Municipal staff is exploring the possibility of employing roundabouts where collector streets meet as new neighborhoods develop. Future collector streets that intersect would have future traffic levels similar to Powers Avenue at North Street and Wawona Street at Winters Drive. Under traffic standards in place today, such intersections if they were serving new subdivisions may be required to have traffic signals.

But instead of requiring a developer to spend $500,000 on traffic signals that would add hundreds of dollars to the cost of building a home, the city is exploring whether roundabouts would work.

The city has three roundabouts in place. Two are in the Tesoro neighborhood northeast of Van Ryn Road and Woodward Avenue. They basically eliminated stop signs and were designed to slow traffic down near the neighborhood park and future school site. The third is in Terra Bella and is an acre in size with a mini park in the middle. The cul-de-sac in that case was designed to discourage through traffic from Woodward Avenue to Atherton Drive when the extension of that east-west four-lane road is completed from the edge of Paseo Villas to South Main Street.

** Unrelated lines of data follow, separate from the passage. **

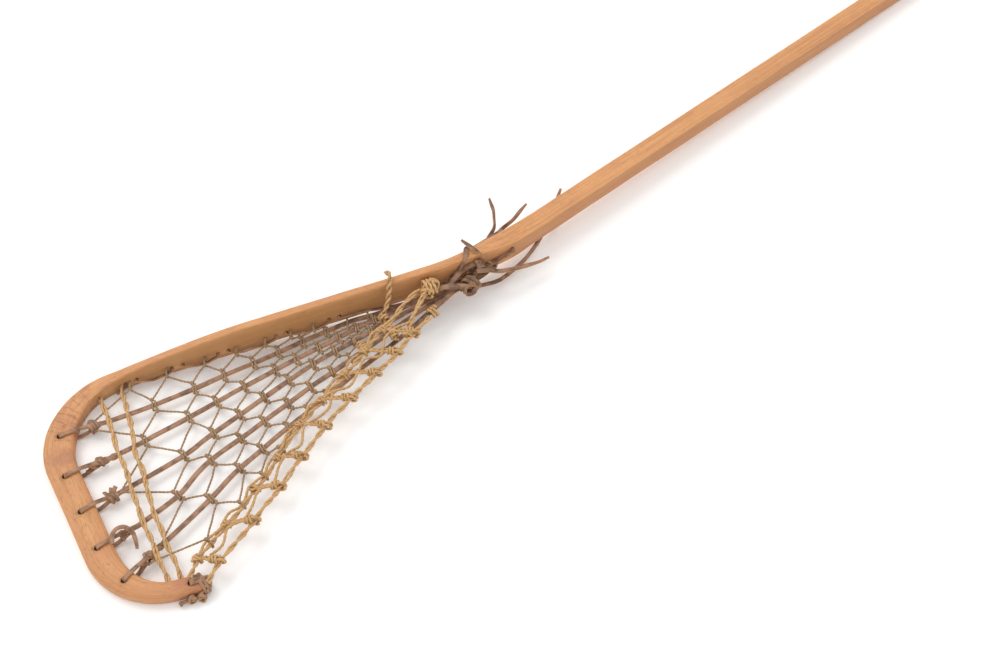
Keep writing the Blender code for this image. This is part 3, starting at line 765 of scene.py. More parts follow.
class StickSettings(bpy.types.PropertyGroup):
    stage: PointerProperty(type=StageSettings)
    wood: PointerProperty(type=WoodSettings)
    leather: PointerProperty(type=LeatherSettings)
    cords: PointerProperty(type=CordSettings)


class StickOperator:
    """What the operators share: the settings, and finishes and trees that are made once."""
    bl_options = {"REGISTER", "UNDO"}
    made = {}

    def settings(self, context):
        return context.scene.lacrosse_stick

    def leather(self, context, age=0.25):
        name = f"leather_age_{round(age * 100)}"
        if name not in self.made:
            self.made[name] = leather_finish(name, self.settings(context).leather, age)
        return self.made[name]

    def twine(self, context):
        if "twine" not in self.made:
            c = self.settings(context).cords
            self.made["twine"] = cord_finish("brown_twine", c.twine, c.twine_valley_shade_and_soil, c.twine_valley_shade_and_soil, 2, 0.6,
                                             0.35, 0.5)
        return self.made["twine"]

    def gut(self, context):
        if "gut" not in self.made:
            c = self.settings(context).cords
            self.made["gut"] = cord_finish("golden_gut", c.gut, c.gut_valley_shade, c.gut_soiled, 2, 0.38, 0.45, 0.35)
        return self.made["gut"]

    def tree(self):
        if "tree" not in self.made:
            self.made["tree"] = laid_cord_tree()
        return self.made["tree"]


# ---------------------------------------------------------------- stage

def area_light(name, place, aim, size, power, colour):
    data = bpy.data.lights.new(name, "AREA")
    data.shape = "DISK"
    data.size = size
    data.energy = power
    data.color = colour
    lamp = bpy.data.objects.new(name, data)
    lamp.location = place
    lamp.rotation_euler = (Vector(aim) - Vector(place)).to_track_quat("-Z", "Y").to_euler()
    bpy.context.scene.collection.objects.link(lamp)
    return lamp


class STICK_OT_stage(StickOperator, bpy.types.Operator):
    """Make the camera, the soft lights and the pale floor"""
    bl_idname = "stick.stage"
    bl_label = "Stage"

    def execute(self, context):
        s = self.settings(context).stage
        scene = context.scene
        camera_data = bpy.data.cameras.new("camera")
        camera_data.lens = s.lens
        camera_data.sensor_width = 36.0
        camera_data.clip_end = 50.0
        camera = bpy.data.objects.new("camera", camera_data)
        camera.location = (0.71484, 0.77288, 1.31064)
        aim = Vector((0.11696, 0.07663, 0.0))
        camera.rotation_euler = (aim - camera.location).to_track_quat("-Z", "Y").to_euler()
        scene.collection.objects.link(camera)
        scene.camera = camera
        world = bpy.data.worlds.new("studio")
        world.use_nodes = True
        sky = world.node_tree.nodes["Background"]
        sky.inputs["Color"].default_value = (1.0, 1.0, 1.0, 1)
        sky.inputs["Strength"].default_value = s.sky
        scene.world = world
        scene.view_settings.view_transform = "Standard"
        area_light("key", (0.60, -3.00, 4.40), (0.10, 0.0, 0.0), 3.2, s.key, (1.0, 0.99, 0.97))
        mesh = bpy.data.meshes.new("floor")
        half = 6.0
        mesh.from_pydata([(-half, -half, 0), (half, -half, 0), (half, half, 0), (-half, half, 0)], [],
                         [(0, 1, 2, 3)])
        f = Finish("pale_table", IOR=1.3)
        f.shader.inputs["Specular IOR Level"].default_value = 0.1
        f.shader.inputs["Emission Color"].default_value = (1, 1, 1, 1)
        f.shader.inputs["Emission Strength"].default_value = 0.08
        where = f.put("TexCoord", output=3)
        tooth = f.noise(where, 400.0, 2.0, 0.5)
        colour = f.mix(f.noise(where, 3.0, 2.0, 0.5), tone(s.floor, 1.0), tone(s.floor, 1.015))
        f.coat(colour, 0.75 + 0.1 * tooth, tooth, 0.00002)
        mesh.materials.append(f.material)
        floor = bpy.data.objects.new("floor", mesh)
        scene.collection.objects.link(floor)
        return {"FINISHED"}


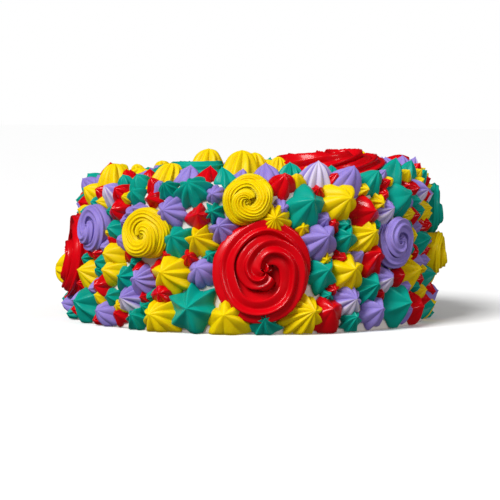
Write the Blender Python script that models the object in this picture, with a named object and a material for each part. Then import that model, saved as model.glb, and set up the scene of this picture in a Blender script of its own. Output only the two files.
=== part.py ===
"""A round birthday cake covered in piped icing stars and rosettes.

The cake is an upright drum of sponge under a coat of white icing.  Its side and its top are set
all over with stars pressed out of open tips and with spiral rosettes, in red, yellow, teal and
lavender.  Small stars are one body with the coat they are piped on; the rosettes and the largest
stars are bodies of their own.

Metres, +Z up.  The foot stands on z = 0 round the Z axis and the front faces -Y.
"""
import math

import bmesh
import bpy
import numpy as np
from mathutils import Matrix, Vector

for old in list(bpy.data.objects):
    bpy.data.objects.remove(old, do_unlink=True)

# driving dimensions
MM = 0.001
FOOT_RADIUS = 99 * MM        # coat, at the foot
WALL_RADIUS = 93 * MM        # coat, where the top edge starts to round over
EDGE_RADIUS = 11 * MM        # rounding of the top edge
TOP_HEIGHT = 80 * MM         # flat top of the coat
SIDE_LEAN = 0.045            # the hand-stacked drum leans this much to the right as it rises
TOP_SLOPE = 0.04             # and its top rises this much to the right
FOOT_SHIFT = -1.5 * MM       # its foot stands this far left of the middle of it all
CORE_SIDES = 48              # flats round the drum
WALL_ROWS = 3                # rings of points up the wall
EDGE_STEPS = 3               # facets over the rounded edge

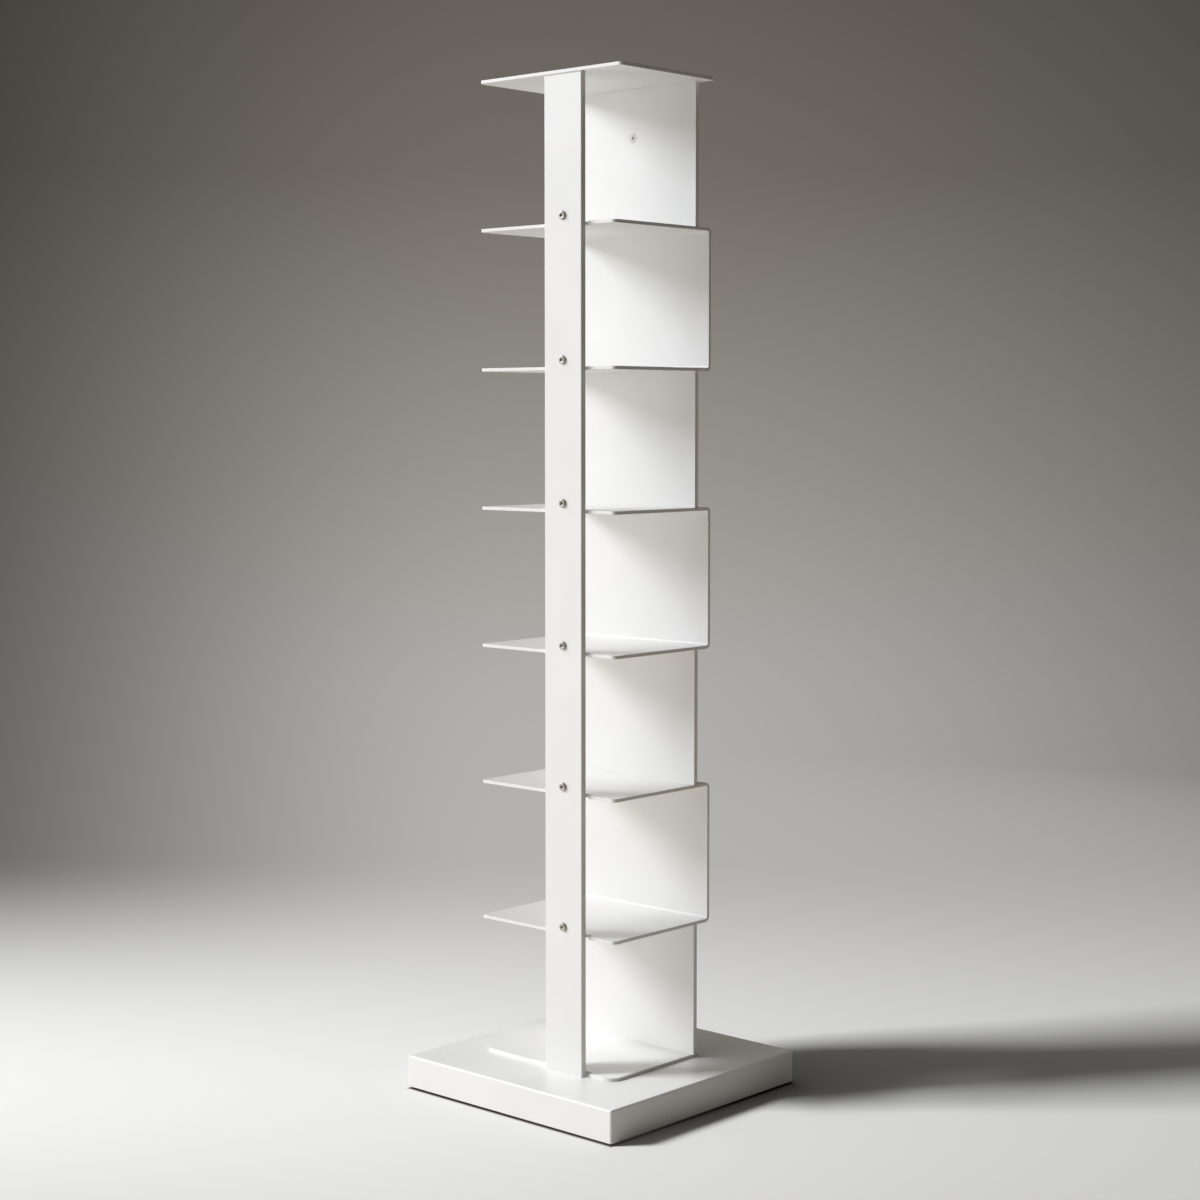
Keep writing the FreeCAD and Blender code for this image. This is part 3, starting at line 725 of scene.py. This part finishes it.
@dataclass
class ButtonHeadScrew:
    """One M6 button-head socket screw that lies along Y, its head towards the front."""

    head_radius: float = 5.25 * MM
    head_height: float = 2.8 * MM
    crown_radius: float = 3.9 * MM
    rim: float = 1.0 * MM
    rim_edge: float = 0.18 * MM
    mouth_radius: float = 2.54 * MM
    lip: float = 0.22 * MM  # height of the rounding at the socket's mouth
    socket_width: float = 4.0 * MM
    socket_depth: float = 1.2 * MM
    drill: float = 0.5 * MM  # radius and depth of the dimple in the socket's floor
    shank_radius: float = 3.0 * MM
    thread_depth: float = 0.55 * MM
    length: float = 18.0 * MM
    pitch: float = 1.0 * MM
    crests: int = 6
    segments: int = 72
    arc_steps: int = 8

    def ring(self, reach: float, height: float, turn: float, hexagon: bool = False) -> list[Vector]:
        """One ring round the screw's axis.

        Args:
            reach: Radius, or a hexagon's width across flats.
            height: Distance in front of the head's seat.
            turn: How far the socket is turned, in radians.
            hexagon: Whether the ring is a hexagon.

        Returns:
            The ring's points.
        """
        points = []
        for step in range(self.segments):
            angle = 2 * math.pi * step / self.segments
            radius = hexagon_reach(angle, reach) if hexagon else reach
            points.append(Vector((radius * math.cos(angle + turn), -height, radius * math.sin(angle + turn))))
        return points

    def dome(self) -> list[tuple[float, float]]:
        """Radius and height of the head, from its seat to its crown."""
        steps = [(self.head_radius - self.rim_edge, 0.0), (self.head_radius, self.rim_edge)]
        steps.append((self.head_radius, self.rim - self.rim_edge))
        for step in range(self.arc_steps + 1):
            angle = math.pi / 2 * step / self.arc_steps
            radius = self.crown_radius + (self.head_radius - self.crown_radius) * math.cos(angle)
            steps.append((radius, self.rim + (self.head_height - self.rim) * math.sin(angle)))
        return steps

    def socket(self) -> list[tuple[float, float, bool]]:
        """Reach and height of the socket from mouth to floor, and whether it is a hexagon there."""
        mouth, floor = self.head_height, self.head_height - self.socket_depth
        return [
            (self.mouth_radius + 0.12 * MM, mouth, False),
            (self.mouth_radius, mouth - 0.05 * MM, False),
            (self.socket_width * 1.01, mouth - self.lip, True),
            (self.socket_width, mouth - 2 * self.lip, True),
            (self.socket_width, floor + 0.1 * MM, True),
            (self.socket_width * 0.94, floor, True),
            (self.drill, floor - self.drill, False),
        ]

    def thread(self) -> list[tuple[float, float]]:
        """Radius and height of the shank, from its tip to the head's seat, with rolled crests near the tip."""
        crest, root = self.shank_radius, self.shank_radius - self.thread_depth
        steps = [(0.72 * crest, -self.length), (0.86 * crest, -self.length + 0.4 * MM)]
        at = -self.length + 0.5 * self.pitch
        while at < -self.length + self.crests * self.pitch:
            steps += [(root, at), (crest, at + 0.45 * self.pitch), (crest, at + 0.6 * self.pitch)]
            at += self.pitch
        return steps + [(root, at), (crest, at + 0.5 * self.pitch), (crest, 0.0)]

    def build(self, turn: float) -> Mesh:
        """Build the mesh.

        Args:
            turn: How far the socket ended up turned, in radians.

        Returns:
            The mesh, with the head's seat at the origin.
        """
        mesh = bmesh.new()
        rings = [self.ring(radius, height, turn) for radius, height in self.thread() + self.dome()]
        rings += [self.ring(reach, height, turn, hexagon) for reach, height, hexagon in self.socket()]
        join_rings(mesh, rings)
        return mesh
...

Roundabouts also reduce the amount of idling traffic which will help the city address goals in its general plan to meet San Joaquin Valley Air Pollution Control District requirements.

They also would reduce future costs for city maintenance of traffic lights.

The city is reviewing all of its street standards to determine if adjustments are needed.

On the table are two proposals to drop planned four lane streets down to two lanes based on emerging development patterns. One would leave Woodward Avenue two lanes west of Main Street. The other would have part of the future extension of McKinley Avenue two lanes instead of four lanes.

In doing so, the city would incur some future cost savings for road maintenance while it would cut back on the cost per new home for major street improvements.

That doesn’t mean transportation improvement fees charged per new home will drop. It is actually expected to double as the city tries to come up with a way to pay for over $200 million in new interchange improvements along the Highway 120 Bypass and Highway 99. The savings from any changes in street standards will simply mean less of an increase in growth fee costs for transportation.